To the McCarthy family. Please know that you are in the Thoughts and Prayers of my family and I. I had the opportunity and privilege of working with our beloved Dean McCarthy who contributed greatly to my personal and professional growth and development. Please allow to say share with you these words of comfort. "It's not what we have in our life, but who we have our life that counts" J.M. Laurence. May God keep your family in his eternal grace.

— David W. Wilmot, Former Dean of Admissions, Georgetown Law

People ask me when I knew I wanted to teach law. I tell them, "on the first day of Property class with Professor McCarthy." He made Property fun--no small feat. I think of him often while teaching and tell my Property classes stories about him acting out the transfer of seisin in Old England. It still makes me giggle.

What a wonderful teacher and role model he was. His lighthearted and entertaining manner in the classroom was not only effective, but it also reflected such affection for the subject matter and the students. As his Research Assistant, he entrusted me to help with his work, which helped me to gain confidence as a lawyer. When I walked in the door, he would stop working and ask me how I was. And he'd listen. What a difference that bit of caring made to me. He made calls to help me get a clerkship and wrote to tell me he was proud when I started publishing.

For me, Georgetown Law was a friendly, supportive environment to learn and grow. I think Dave's caring, generosity, and sense of humor infected the entire school. May his warm personality remain part of his legacy Georgetown Law. And may his memory be a blessing to his family and to the Georgetown Law community.

— Kati Kovacs, Georgetown Law Graduate (L'95), Professor, Rutgers Law

Dear Dean McCarthy and Family, you were the Dean of the Georgetown Law School when I attended from 1977-1980. I always remember you as a kind, loving, caring, and considerate Dean who cared SO MUCH for us students. If there was an issue, you always tried to resolve it in favor of the students. We students loved you as our Dean. You led the law school with dignity, grace, and humor, and you were always kind to everyone. I am so sorry to hear of your passing. I will miss you. I wish your family love and healing in this sad time. Thank you for all you did for me and all of the other law students whose lives you touched over the years at Georgetown Law. You will be deeply missed.
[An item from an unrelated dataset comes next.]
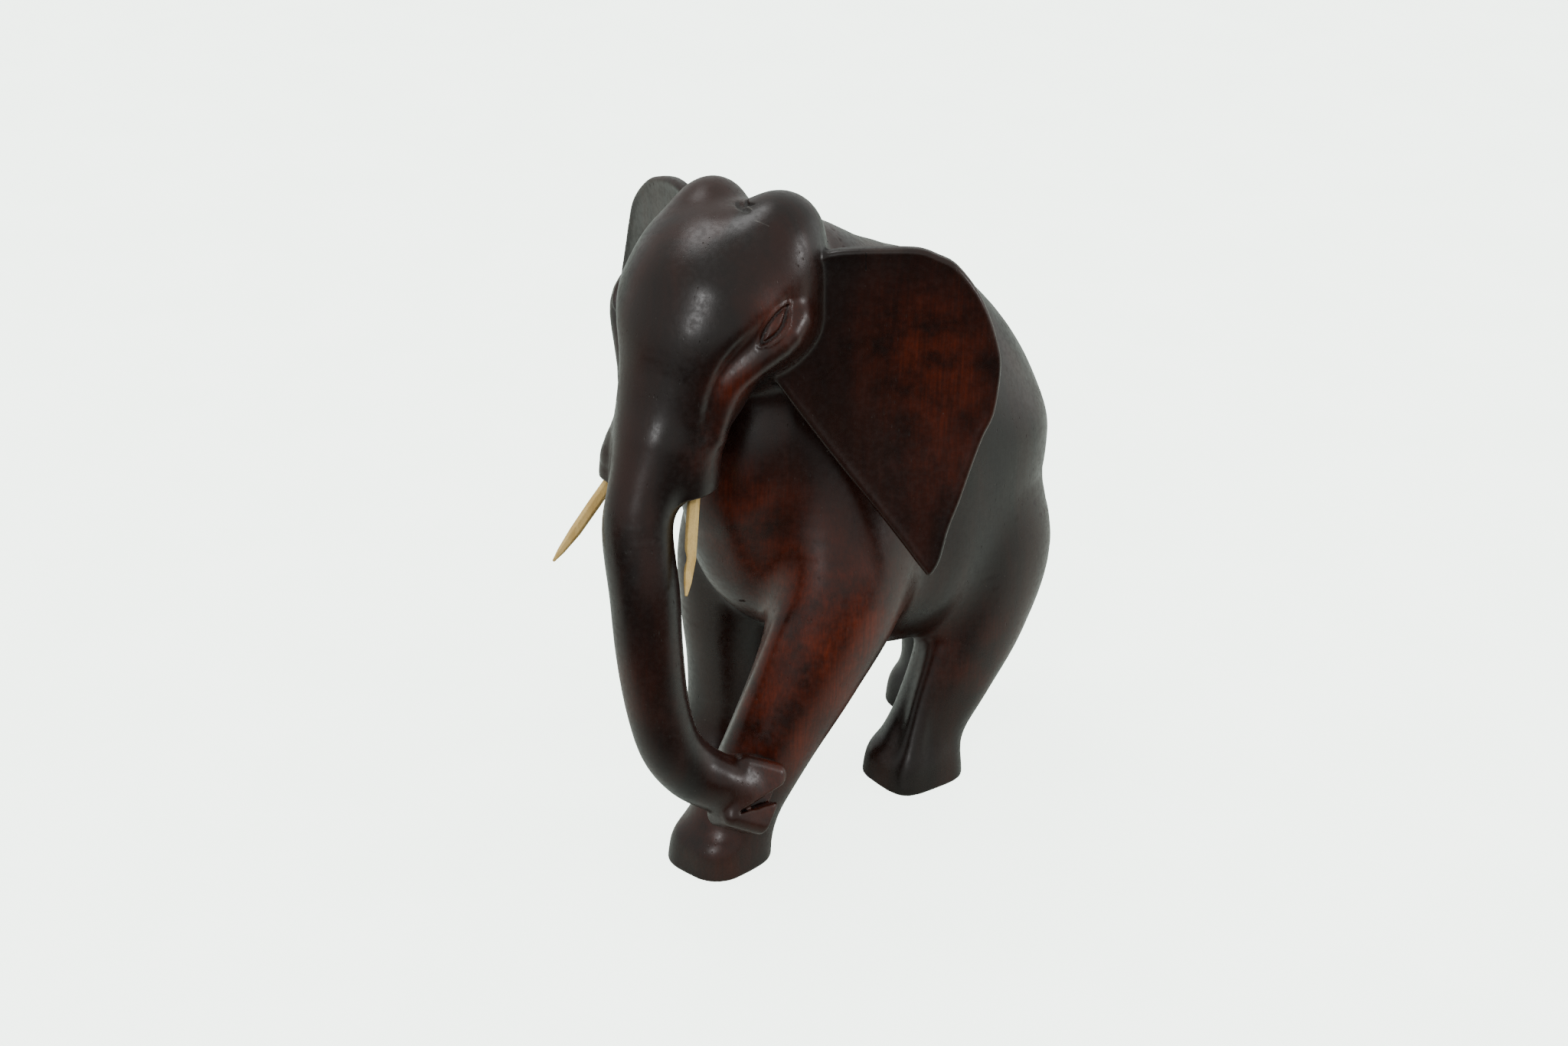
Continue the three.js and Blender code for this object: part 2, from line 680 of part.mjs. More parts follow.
// The trunk's tip: its middle, the way that it points, and the way across its end that rises.
const tip = {
  centre: [58.8, -96.8, 47.1],
  along: unitVector([0.355, 0.832, -0.426]),
  rise: [-0.329, 0.533, 0.78],
  back: -13,
  end: 11.5,
  slant: 0.227,
  inner: [-7, -9.5],
  mouthRise: 35 * degree,
  mouthLength: 30,
};
const tipRise = unitVector(sub(tip.rise, scale(tip.along, dot(tip.rise, tip.along))));
const tipOut = cross(tip.along, tipRise);

// Point of the tip from its own axes: along, rise and out.
function tipPoint(a, b, c) {
  const offset = add(add(scale(tip.along, a), scale(tipRise, b)), scale(tipOut, c));
  return scale(add(tip.centre, offset), unit);
}

// Rounded block at the trunk's tip; its end leans back toward the lower lip.
function tipBlock() {
  const halfRise = trunkTipWidth / 2 / unit;
  const halfOut = trunkTipDepth / 2 / unit;
  const rows = [[tip.back, 0.7], [tip.back + 4, 0.97], [0, 1], [tip.end - 5, 1], [tip.end - 1.5, 0.93], [tip.end, 0.8]];
  return loft(rows.map(([a, size]) => {
    const out = [];
    for (let n = 0; n < 24; n += 1) {
      const angle = (2 * Math.PI * n) / 24;
      const [c, s] = [Math.cos(angle), Math.sin(angle)];
      const square = (Math.abs(c) ** 3.2 + Math.abs(s) ** 3.2) ** (-1 / 3.2);
      const b = halfRise * size * square * c;
      const lean = Math.max(a / tip.end, 0) * tip.slant * b;
      out.push(tipPoint(a + lean, b, halfOut * size * square * s));
    }
    return out;
  }));
}

// The mouth: a wedge between two planes that part from an inner line, cut down from the outer face.
function tipMouth() {
  const outer = trunkTipDepth / 2 / unit;
  const floor = outer - trunkMouthDepth / unit;
  const [c, s] = [Math.cos(tip.mouthRise), Math.sin(tip.mouthRise)];
  const corner = (ahead, aside, height) => {
    const a = tip.inner[0] + ahead * c - aside * s;
    const b = tip.inner[1] + ahead * s + aside * c;
    return tipPoint(a, b, height);
  };
  const half = trunkMouthGap / 2 / unit;
  const wedge = (height) => [
    corner(0, -0.4, height), corner(tip.mouthLength, -half * 1.15, height),
    corner(tip.mouthLength, half * 1.15, height), corner(0, 0.4, height),
  ];
  return loft([wedge(floor), wedge(outer + 8)]);
}

// Section: the whole
function carving() {
  const field = (p) => carvingDistance(scale(p, 1 / unit)) * unit - skinProud;
  const low = scale([-75, -172, -26], unit);
  const high = scale([96, 152, 326], unit);
  const { points, quads } = closedSkin(field, low, high, skinStep);
  let body = solid(points, triangles(points, quads));
  for (const shape of ears) {
    body = body.add(ear(shape));
    body = body.add(eye(shape.side));
  }
  body = body.add(tipBlock());
  for (const seat of Object.values(tuskSeats)) {
    body = body.add(sheath(seat));
  }
  for (const seat of Object.values(tuskSeats)) {
    body = body.subtract(socket(seat));
  }
  body = body.subtract(tipMouth());
  const floor = loft([
    ring([0, 0, -90 * unit], [1, 0, 0], [0, 1, 0], 400 * unit, 400 * unit, 4),
    ring([0, 0, 0], [1, 0, 0], [0, 1, 0], 400 * unit, 400 * unit, 4),
  ]);
  return body.subtract(floor);
}

const pieces = [
  { name: "carved_elephant", body: carving(), colour: 0x3a1c14, roughness: 0.42 },
  { name: "left_tusk", body: tusk(tuskSeats.left), colour: 0xd9b877, roughness: 0.6 },
  { name: "right_tusk", body: tusk(tuskSeats.right), colour: 0xd9b877, roughness: 0.6 },
];

// The frame's origin is the bottom centre of the whole carving's box.
const box = new THREE.Box3();
for (const piece of pieces) {
  const bounds = piece.body.boundingBox();
  box.expandByPoint(new THREE.Vector3(...bounds.min));
  box.expandByPoint(new THREE.Vector3(...bounds.max));
}
const centre = box.getCenter(new THREE.Vector3());

function meshOf(piece) {
  const mesh = piece.body.getMesh();
  const geometry = new THREE.BufferGeometry();
  geometry.setAttribute("position", new THREE.BufferAttribute(new Float32Array(mesh.vertProperties), 3));
  geometry.setIndex(new THREE.BufferAttribute(new Uint32Array(mesh.triVerts), 1));
  geometry.translate(-centre.x, -centre.y, -box.min.z);
  geometry.computeVertexNormals();
  const material = new THREE.MeshStandardMaterial({
    color: piece.colour,
    roughness: piece.roughness,
    metalness: 0,
  });
  const result = new THREE.Mesh(geometry, material);
  result.name = piece.name;
  return result;
}

const elephant = new THREE.Group();
elephant.name = "elephant_sculpture";
for (const piece of pieces) {
  elephant.add(meshOf(piece));
}

export default elephant;
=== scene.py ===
"""Carved wooden elephant with two whittled tusks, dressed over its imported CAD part.

The elephant is one carving of dark waxed wood: its form is a field of distances, and a fine net
of faces is laid on the field's zero level.  The tusks are pale whittled sticks.  Shapes are worked
out in millimetres in the body's own axes (+X the elephant's left, -Y forward, +Z up) and moved to
the part's frame, in metres, when a mesh is made.
"""

import logging
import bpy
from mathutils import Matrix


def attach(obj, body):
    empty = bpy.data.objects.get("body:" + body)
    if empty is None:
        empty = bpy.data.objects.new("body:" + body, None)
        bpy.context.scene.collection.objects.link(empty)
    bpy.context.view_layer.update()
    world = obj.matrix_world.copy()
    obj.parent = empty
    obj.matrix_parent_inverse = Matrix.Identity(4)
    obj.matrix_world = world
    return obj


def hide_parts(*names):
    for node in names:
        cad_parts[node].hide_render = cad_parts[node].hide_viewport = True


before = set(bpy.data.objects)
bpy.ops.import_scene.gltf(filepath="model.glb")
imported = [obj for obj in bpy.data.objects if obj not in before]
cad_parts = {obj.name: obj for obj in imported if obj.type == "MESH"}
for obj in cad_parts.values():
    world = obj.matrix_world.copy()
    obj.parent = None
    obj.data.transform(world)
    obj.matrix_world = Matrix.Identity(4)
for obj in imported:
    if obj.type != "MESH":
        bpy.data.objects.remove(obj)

from concurrent.futures import ThreadPoolExecutor
from dataclasses import dataclass
from enum import Enum
from functools import cached_property
from typing import Callable, ClassVar, Sequence

import bmesh
import bpy
import numpy as np
from mathutils import Matrix, Vector

LOG = logging.getLogger("elephant")
REAL = np.float32
Points = np.ndarray
Values = np.ndarray
Distance = Callable[[Points], Values]

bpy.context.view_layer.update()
BODY_TO_PART = np.array([3.1762, 17.5346, 0.0])
MILLIMETRE = 0.001


class Side(Enum):
    """The elephant's own left and right."""

    LEFT = 1
    RIGHT = -1


# Arrays and distances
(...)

— Gail Grossman, Georgetown Law Graduate (L'80)

My husband, who is also a law school graduate, joins me in expressing our deep sympathies and abiding gratitude for everything Dean McCarthy did for the two of us. When I first started, I was working on Capitol Hill for U.S. Congresswoman Patsy T. Mink (Hawaii) and needed an adjustment on my schedule. I met with Dean McCarthy who arranged for me to take a day course in lieu of the Saturday course that conflicted with my work schedule. He made it a point to frequently monitor my progress and to offer encouragement at every step. I was pregnant twice during my courses and Dean McCarthy always expressed his pleasure in my pregnancy and with motherhood. I loved him as my Dean and as a true father figure, but most of all, I just loved him because he himself was there for me whenever I felt overwhelmed or stressed. To his family, thank you for sharing him with me. He always spoke endearingly of the women in his life and never allowed me to think I was not equal to the task of full-time employment (44 hours a week, including Saturday mornings) and night school studies. I was truly blessed to have him as my guiding angel.

— Marie Nakanishi Milks, Georgetown Law Graduate (L'72)

David McCarthy was the dean who hired me in 1980. He was a wonderful, thoughtful man who taught me so much about law school administration. I learned so much from during our time together. He set high standards for the Law Center and for all of us who worked for him, doing so with a keen intellect, compassion and humor. I am so thankful for our time together and the opportunity he gave me to work at a great institution, Georgetown University Law Center!

— Everett Bellamy, Georgetown Law Former Assistant Dean and Adjunct Professor of Law

Thank you from the entire Georgetown community.